The key to the polycentric R&D organisation is the indigenous technology unit which carries the responsibility for creating products that secure the company's success in the local market. The transfer technology units work to avoid simultaneous development of products in different markets and to cross-fertilize best practices or to transfer new knowledge from the corporate technology units.
The corporate technology units fill a secondary, but important role to the indigenous technology units. The corporate technology unit is not under the pressures of supplying the market with new products and can therfore fill the role of technology consultants looking ahead, evaluating and developing fundamental technology that will be fed to the more operative R&D units locally.
A geocentric organization is advantageous for industries in which market needs can be defined or segmented globally with little or no variations from country to country. In fast pace industries with short product lifecycles, a geocentric organisation for R&D gives the benefit of developing a large number of competitive products for immediate global introduction. The geocentric R&D organisation is a child of modern times, completely dependent on high speed telecommunication, jet travel and computers.

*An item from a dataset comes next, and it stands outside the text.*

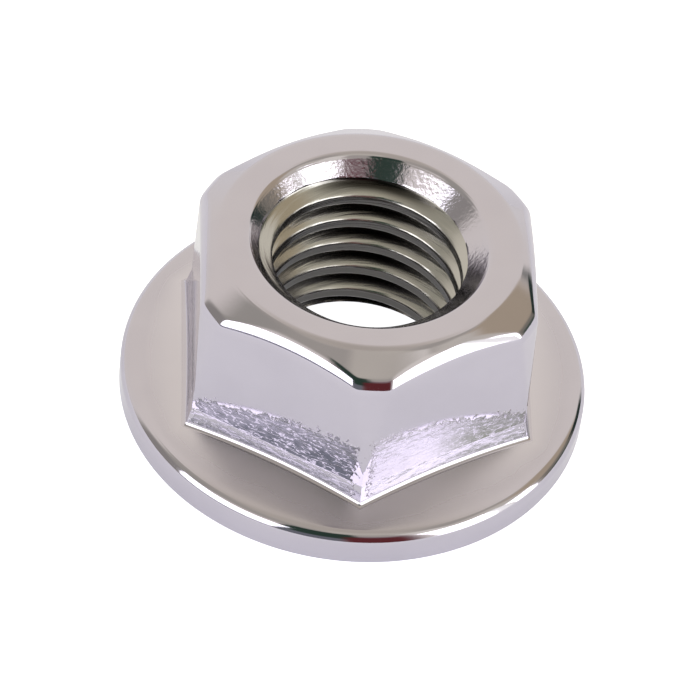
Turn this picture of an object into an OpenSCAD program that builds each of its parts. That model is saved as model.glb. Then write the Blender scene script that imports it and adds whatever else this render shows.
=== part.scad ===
// Serrated hexagon flange nut, cold formed in one piece: a hexagon that grows out of a round flange,
// with a bore for a metric thread and a ring of ratchet teeth under the flange.
// Millimetres. The nut stands on its teeth, its axis is Z, and one corner of the hexagon points to -Y.

/* [Thread] */
// Nominal diameter of the thread, measured at the bottom of its groove
thread_d = 10; // [9.6:0.1:10.4]
// Pitch of the thread
pitch = 1.5; // [1.2:0.05:1.8]
// How much wider the bore is than the thread's basic inner diameter
bore_play = 0.18; // [0:0.01:0.3]
// Form of the bore: plain, at the diameter of the thread's crests, or with the helical groove cut as well
bore_form = "plain"; // [plain, threaded]

/* [Bore ends] */
// Diameter of the upper countersink where its cone would meet the top face
top_sink_d = 11; // [10.6:0.1:11.4]
// Diameter of the lower countersink at the bearing face
low_sink_d = 11.4; // [10.8:0.1:11.8]
// Angle between opposite sides of each countersink, in degrees
sink_angle = 90; // [80:1:110]
// Radius of the soft lip round the upper countersink
lip_r = 0.5; // [0.1:0.05:0.7]

/* [Hexagon] */
// Width across the flats
across_flats = 15; // [14.6:0.1:15.6]
// Height of the nut over its teeth
nut_h = 9.85; // [9:0.05:11]
// Diameter of the flat ring on top, inside the chamfer
land_d = 13.36; // [12.8:0.02:13.4]
// Slope of the chamfer round the top, in degrees from level
chamfer_angle = 33; // [31:1:38]
// Radius to the rounded corners, just under the chamfer
corner_top_r = 8.24; // [8.1:0.02:8.6]
// Height above the flare at which the rounding of the corners has run out
sharp_h = 0.3; // [0.1:0.1:1]
// Radius of the soft edge along the top of each flat
edge_r = 1.1; // [0.6:0.05:1.1]

/* [Foot of the hexagon] */
// Height of the flare that joins each flat to the flange, above the flange's rim
foot_h = 1.2; // [0.9:0.05:1.6]
// Lean of the flare, in degrees from upright
foot_angle = 13; // [8:1:30]

/* [Flange] */
// Diameter of the flange
flange_d = 21.3; // [20.6:0.1:22.4]
// Height at which the upright side of the rim ends, over the teeth
rim_h = 1.22; // [1.1:0.02:1.8]
// Radius of the rim's upper edge
rim_top_r = 0.6; // [0.2:0.05:0.7]
// Radius of the rim's lower edge
rim_low_r = 0.2; // [0.1:0.05:0.3]
// Slope of the flange's top, in degrees from level
flange_slope = 12; // [8:0.5:18]
// Height of the bevel that lifts the rim clear of the bearing face
rim_lift = 0.1; // [0.05:0.05:0.3]

/* [Serrations] */
// Diameter of the bearing face
bearing_d = 19.8; // [19:0.1:20]
// Number of teeth under the flange
tooth_count = 30; // [18:1:40]
// Depth of the teeth at the edge of the bearing face
tooth_h = 0.4; // [0.2:0.05:0.6]
// Share of each tooth that is left as a flat crest
crest_share = 0.2; // [0.1:0.05:0.4]
// Plain border between the ends of the teeth and the edge of the bearing face
tooth_border = 0.25; // [0.1:0.05:0.6]

/* [Hidden] */
$fn = 96;
// How far a cutting shape runs past the face that it cuts
over = 0.2;
hexagon_flats = 6;
// Thread: angle of its flanks from level, depth of its groove as a share of the sharp triangle on one pitch,
// half the width of its floor in pitches, steps round one turn, and the direction from +X in which the middle
// of its groove leaves the top face
flank_angle = 30;
depth_share = 5 / 8;
floor_share = 1 / 16;
thread_steps = 36;
thread_start = 354;
half_flats = across_flats / 2;
corner_r = half_flats / cos(180 / hexagon_flats);
land_r = land_d / 2;
flange_r = flange_d / 2;
bearing_r = bearing_d / 2;
root_r = thread_d / 2;
crest_r = root_r - depth_share * pitch / 2 / tan(flank_angle) + bore_play / 2;
sink_half = sink_angle / 2;
foot_top = rim_h + rim_top_r + foot_h;

// Profile of one bar across the nut: upright flats with a soft upper edge and a flared foot
module bar_side() {
    flare = foot_top * tan(foot_angle);
    polygon([[0, 0], [half_flats + flare, 0], [half_flats, foot_top], [half_flats, nut_h - edge_r],
             [half_flats - edge_r, nut_h], [0, nut_h]]);
    translate([half_flats - edge_r, nut_h - edge_r]) intersection() {
        circle(r = edge_r);
        square(edge_r);
    }
}

module bar() {
    rotate([90, 0, 0]) linear_extrude(height = 2 * flange_d, center = true) {
        bar_side();
        mirror([1, 0]) bar_side();
    }
}

// Round envelope of the hexagon: chamfer, and corners that are rounder at the top than at the foot
module envelope() {
    shoulder_z = nut_h - (corner_top_r - land_r) * tan(chamfer_angle);
    lean = (corner_r - corner_top_r) / (shoulder_z - foot_top - sharp_h);
    rotate_extrude() polygon([[0, 0], [flange_d, 0], [flange_d, foot_top], [corner_r + lean * sharp_h, foot_top],
                              [corner_top_r, shoulder_z], [land_r, nut_h], [0, nut_h]]);
}

module hexagon() {
    intersection() {
        bar();
        rotate(60) bar();
        rotate(120) bar();
        envelope();
    }
}

// Flange: bevelled underneath, rounded at the rim, and sloping up to the hexagon on top
module flange() {
    crown_x = flange_r - rim_top_r + rim_top_r * sin(flange_slope);
    crown_z = rim_h + rim_top_r * cos(flange_slope);
    rotate_extrude() {
        polygon([[0, 0], [bearing_r, 0], [flange_r - rim_low_r, rim_lift], [flange_r, rim_lift + rim_low_r],
                 [flange_r, rim_h], [crown_x, crown_z], [0, crown_z + crown_x * tan(flange_slope)]]);
        translate([flange_r - rim_low_r, rim_lift + rim_low_r]) circle(r = rim_low_r);
        translate([flange_r - rim_top_r, rim_h]) circle(r = rim_top_r);
    }
}

// Plain bore at the thread's crests, with a countersink at each end
module bore() {
    top_r = top_sink_d / 2;
    low_r = low_sink_d / 2;
    top_depth = (top_r - crest_r) / tan(sink_half);
    low_depth = (low_r - crest_r) / tan(sink_half);
    lip_run = lip_r * tan((90 - sink_half) / 2);
    rotate_extrude() difference() {
        polygon([[0, -over], [low_r + over * tan(sink_half), -over], [crest_r, low_depth],
                 [crest_r, nut_h - top_depth],
                 [top_r - lip_run * sin(sink_half), nut_h - lip_run * cos(sink_half)],
                 [top_r + lip_run, nut_h], [top_r + lip_run, nut_h + over], [0, nut_h + over]]);
        translate([top_r + lip_run, nut_h - lip_r]) circle(r = lip_r);
    }
}

// The thread's groove: a 60 degree trapezium carried up a right-handed helix through the whole bore
module thread_groove() {
    root_half = pitch * floor_share;
    mouth_r = crest_r - over;
    mouth_half = root_half + (root_r - mouth_r) * tan(flank_angle);
    section = [[mouth_r, -mouth_half], [root_r, -root_half], [root_r, root_half], [mouth_r, mouth_half]];
    sides = len(section);
    turns = ceil(nut_h / pitch) + 2;
    rings = turns * thread_steps;
    base = nut_h - (turns - 1) * pitch;
    points = [for (i = [0:rings]) let (a = i * 360 / thread_steps, z = base + i * pitch / thread_steps)
              for (p = section) [p.x * cos(a), p.x * sin(a), z + p.y]];
    walls = [for (i = [0:rings - 1]) for (j = [0:sides - 1]) let (k = (j + 1) % sides)
             [i * sides + j, i * sides + k, (i + 1) * sides + k, (i + 1) * sides + j]];
    first = [for (j = [0:sides - 1]) sides - 1 - j];
    last = [for (j = [0:sides - 1]) rings * sides + j];
    rotate(thread_start) polyhedron(points = points, faces = concat([first, last], walls));
}

// One ratchet notch under the flange: a steep wall, then a ramp that falls to the next crest.
// Both of its upper edges run to the nut's axis, so the notch widens and deepens outwards.
module notch() {
    span = 360 / tooth_count * (1 - crest_share);
    inner = crest_r;
    outer = bearing_r - tooth_border;
    rise = tooth_h / bearing_r;
    steep = [for (r = [inner, outer], z = [-over, r * rise]) [r, 0, z]];
    ramp = [for (r = [inner, outer], z = [-over, 0]) [r * cos(span), r * sin(span), z]];
    polyhedron(points = concat(steep, ramp),
               faces = [[0, 1, 3, 2], [4, 6, 7, 5], [0, 2, 6, 4], [1, 5, 7, 3], [0, 4, 5, 1], [2, 3, 7, 6]]);
}

module flange_nut() {
    color("silver") difference() {
        union() {
            hexagon();
            flange();
        }
        bore();
        if (bore_form == "threaded") thread_groove();
        for (i = [0:tooth_count - 1]) rotate(i * 360 / tooth_count) notch();
    }
}

flange_nut();
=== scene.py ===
import math

import bpy
from mathutils import Matrix, Vector


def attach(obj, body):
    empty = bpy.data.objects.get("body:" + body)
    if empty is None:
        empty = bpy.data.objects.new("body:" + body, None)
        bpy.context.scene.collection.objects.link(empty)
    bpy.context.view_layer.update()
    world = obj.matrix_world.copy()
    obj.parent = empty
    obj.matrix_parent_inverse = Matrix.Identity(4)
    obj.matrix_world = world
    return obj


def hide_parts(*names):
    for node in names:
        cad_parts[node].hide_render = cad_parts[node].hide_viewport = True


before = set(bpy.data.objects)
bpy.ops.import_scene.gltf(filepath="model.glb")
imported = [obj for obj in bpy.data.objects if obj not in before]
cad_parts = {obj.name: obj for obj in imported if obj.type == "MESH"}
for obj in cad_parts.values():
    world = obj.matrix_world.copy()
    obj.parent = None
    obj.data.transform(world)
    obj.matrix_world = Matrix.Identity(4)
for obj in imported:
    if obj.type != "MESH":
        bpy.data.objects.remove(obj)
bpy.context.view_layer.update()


# The hexagon of the flange nut: cold formed steel, drawn up out of the flange by a die. Its top is
# chamfered, the edges of its flats are soft, and its corners are cut round at the top and grow sharp
# towards the foot. Sizes are in millimetres, and angles in radians.
MM = 0.001
ACROSS_FLATS = 15.0
NUT_H = 9.85
LIP_END_R = 5.707
LIP_MARGIN = 0.12
LAND_R = 6.68
LAND_SOFTNESS = 0.25
CHAMFER = math.radians(33)
FOOT_TOP = 3.02
CORNER_R = 8.24
CORNER_SOFTNESS = 0.03
CORNER_LEAN = 0.096
SHOULDER_Z = 8.3
EDGE_TANGENT_MID = 0.6
EDGE_TANGENT_CORNER = 0.49
half_flats = ACROSS_FLATS / 2
half_turn = math.radians(30)


def direction(angle):
    return Vector((math.cos(angle), math.sin(angle)))


def spaced(first, last, count):
    """Evenly spaced values from the first to the last, both included."""
    return [first + (last - first) * i / (count - 1) for i in range(count)]


def smooth(low, high, value):
    """Rises softly from 0 to 1 as the value goes from low to high."""
    t = min(max((value - low) / (high - low), 0), 1)
    return t * t * (3 - 2 * t)


def soft_max(a, b, softness):
    """The larger of two values, with the change from one to the other rounded off."""
    gap = abs(a - b)
    return max(a, b) + softness * math.log1p(math.exp(-gap / softness))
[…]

The driver in this type of organisation is the global technology unit. These units must be well coordinated to avoid overlapping, however, properly managed the geocentric global technology units operate as one R&D department with a number of complimentary projects being executed simultaneously. Although inconvenienced by geographical distance, the project teams are in constant communication. The corporate technology units in a geocentric organisation are crucial and although they can be located anywhere in the world they should be clearly separated from the global technology units. This will ensure that the corporate technology units are focused on long term technology development which will secure the future of the corporation.